Qitao Guo's most recent book is a fascinating study of the complex interplay between elite and popular and commercial and religious forces shaping the society of the Huizhou region (southern Anhui and northeastern Jiangxi) in late imperial China, an area that produced extraordinarily wealthy merchants and an impressively high percentage of successful scholars within the imperial examination system. Guo first describes the socioeconomic circumstances surrounding the development of what he calls "mercantile lineages," the "gentry-guided and merchant-based kinship communities that dominated the Huizhou social landscape" during the period (p. 3). He then explores how the Indie Buddhist myth Mulian Rescues His Mother from Hell, first introduced in China around the third century C.E., had by the sixteenth century been transformed into a Confucian ritual opera that served as a focal point of major lineage ritual practices in Huizhou. Guo argues persuasively that in both content and ritual structure and context, the popular Mulian opera was manipulated by mercantile lineage elites (both gentry and merchant) to express Neo-Confucian values that had been modified to embrace the commercialism of the ethically motivated merchants who produced the wealth on which the lineage organizations thrived. Exploring two chief questions, "How did Huizhou local society and popular Mulian performance interact, and what were the characteristics of traditional Chinese popular culture as revealed in Huizhou Mulian" (p. 1), Guo adopts a polyvalent strategy within a localized approach: he draws on primary sources such as gazetteers, genealogies, and private journals, as well as both elite and "popular" scripted versions of the Mulian opera to investigate social, cultural, economic, gender-related, and ethicoreligious forces at work in the construction of local Huizhou society.

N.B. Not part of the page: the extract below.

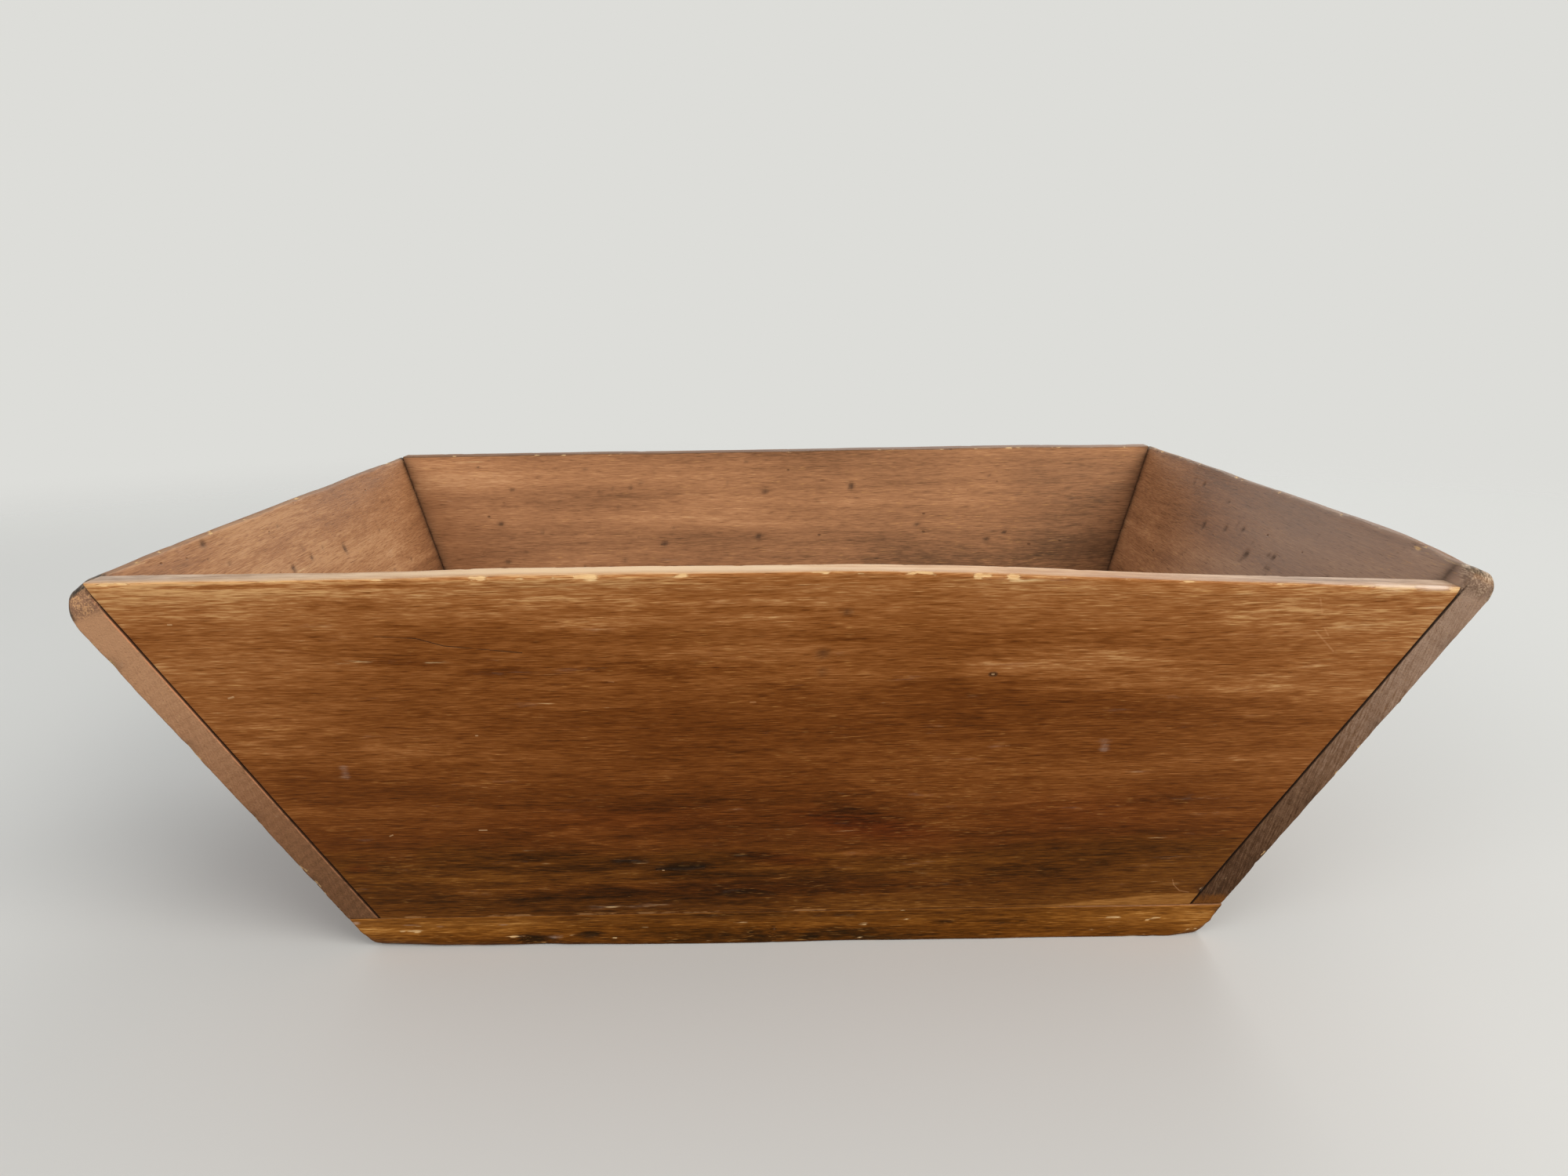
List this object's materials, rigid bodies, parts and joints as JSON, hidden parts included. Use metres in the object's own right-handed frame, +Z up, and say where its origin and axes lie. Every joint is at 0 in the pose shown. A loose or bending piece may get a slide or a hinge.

Guo's expertise in the Huizhou culture of the Ming-Qing era, and in particular the elite "remodeling" of popular ritual elements, was clearly established in his previous work Exorcism and Money: The Symbolic World of the Five-Fury Spirits in Late Imperial China.1 His new book covers some of the same territory, offering a greatly expanded discussion of the interplay of gentry and merchant elements of Huizhou society (chapters 1 and 2) and a condensed (but still fascinating) reprise of his discussion of the mid-Ming transformation of the Wuchang , or FiveFury Spirits, into gods of wealth that were subservient to Huizhou-lineage tutelary deities and charged with policing the chastity of lineage females (chapter 6). Guo's new work breaks ground in two major areas. First, he situates his investigation [End Page 430] of Huizhou mercantile lineage popular culture within a framework that directly implicates the late imperial paradigms of gentry society and Confucian values, paradigms avoided as "outdated" by most current scholarship on Chinese popular culture. This current study is proof that Guo's more integrated approach can be extremely fruitful. Second, Guo's focus on Mulian ritual opera as an effective vehicle for furthering the gentry dominance of local lineage society and the merchant acquisition of lineage cultural capital vastly expands current understanding beyond the exorcistic and dramatic functions that have been the primary focus of previous Mulian research.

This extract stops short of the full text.